Two organisations sit at the centre of what comes next. The Apur—Atelier parisien d'urbanisme—holds one of the most extensive visual archives of the city's built environment, with records stretching back decades and a current mandate to document the Grand Paris Express works across the Île-de-France. Separately, the Direction régionale des affaires culturelles, known as the DRAC, maintains heritage image registers that overlap significantly with Apur holdings, particularly for classified buildings in arrondissements like the 3rd and 4th. When a single façade on the Rue de Bretagne appears under four different accession numbers across two agencies, the administrative cost is real: staff time, storage licensing, and the downstream errors that feed into planning documents.

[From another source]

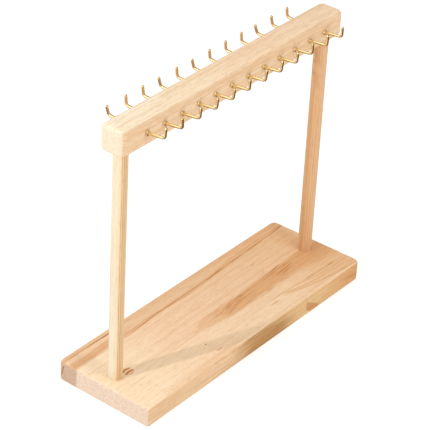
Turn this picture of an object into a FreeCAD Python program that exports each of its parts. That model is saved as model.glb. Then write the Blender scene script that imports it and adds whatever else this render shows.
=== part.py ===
import FreeCAD, Part
import math
import os

# Table-top hook stand: a wooden base board, two round posts and a square top bar with a row of
# brass screw hooks on each long side. Millimetres. +Z is up, +X runs along the bar, the front is -Y.
# The origin is the centre of the base board's underside.

# Base board
base_length = 304.4
base_width = 102.0
base_thickness = 20.0
base_edge_round = 2.8
base_front_left_corner = 3.0
base_front_right_corner = 7.0
base_back_corner = 5.2

# The right end is sawn out of square: its back corner stands this much nearer the middle
base_end_skew = 1.4

# How far left of the base board's middle the posts, the bar and the hooks stand
upper_shift = -1.9

# Posts
post_diameter = 12.7
post_spacing = 268.4
post_end_chamfer = 0.8
base_socket_depth = 12.0
bar_socket_depth = 14.0
glue_gap = 0.05

# Top bar
bar_length = 294.4
bar_width = 25.0
bar_height = 24.5
bar_underside = 245.8
bar_end_corner = 6.0
bar_edge_round = 4.2

# Screw hooks
hooks_per_side = 12
hook_spacing = 21.5
hook_height = 258.8
front_row_shift = 0.9
back_row_shift = 0.4
wire_diameter = 2.4
front_hook_reach = 17.7
back_hook_reach = 15.1
hook_leg = 9.8
hook_bend_radius = 2.6
hook_leg_lean = 5.0
shoulder_diameter = 5.0
shoulder_thickness = 1.3
shoulder_round = 0.4
hook_thread_length = 9.0
hook_thread_pitch = 1.0
hook_thread_depth = 0.3
hook_point_length = 1.6
pilot_gap = 0.05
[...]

The Bibliothèque nationale de France, whose Richelieu site on the Rue de Richelieu holds one of Europe's largest photographic collections, is also watching the process closely. Its digital preservation team has been running a deduplication pilot since January 2026, applying hash-matching algorithms to flag visually identical files. Early internal reviews of that programme—discussed at a February seminar at the BnF's François-Mitterrand site in the 13th arrondissement—suggested redundancy rates in some municipal sub-collections ran higher than 30 percent.

What the Decisions Actually Look Like

Three choices are pressing. First, the city must decide which body holds deletion authority. Removing a file from a public archive is not trivial under French administrative law; records with any planning or heritage dimension can carry retention obligations under the Code du patrimoine. A legal review commissioned by the Direction des affaires juridiques de la Ville de Paris is due by September 2026, according to the municipality's published work programme for this year.

Second, interoperability standards need to be set. The Grand Paris Express operator, Société du Grand Paris, has been using its own asset management system to log construction-phase imagery for 68 stations under development across four metro lines. Whether that system will communicate with Apur's GIS platform—or whether the two will remain siloed—is a procurement and governance question, not a technical one.

Third, funding. The Île-de-France regional council and the city of Paris split costs on many shared digital infrastructure projects, but archive rationalisation has not yet been assigned a budget line in either the 2026 municipal plan or the regional SDRIF-E framework. Without a named budget, the work defaults to each agency absorbing costs individually, which is exactly the arrangement that produced the duplication in the first place.

For anyone watching how Paris manages its post-Games administrative inheritance, the duplicate image question is a small but telling indicator. The city built extraordinary physical infrastructure between 2020 and 2024. The digital record of that infrastructure is now piling up in ways that will cost real money to untangle. The Hôtel de Ville has until autumn to show it has a plan.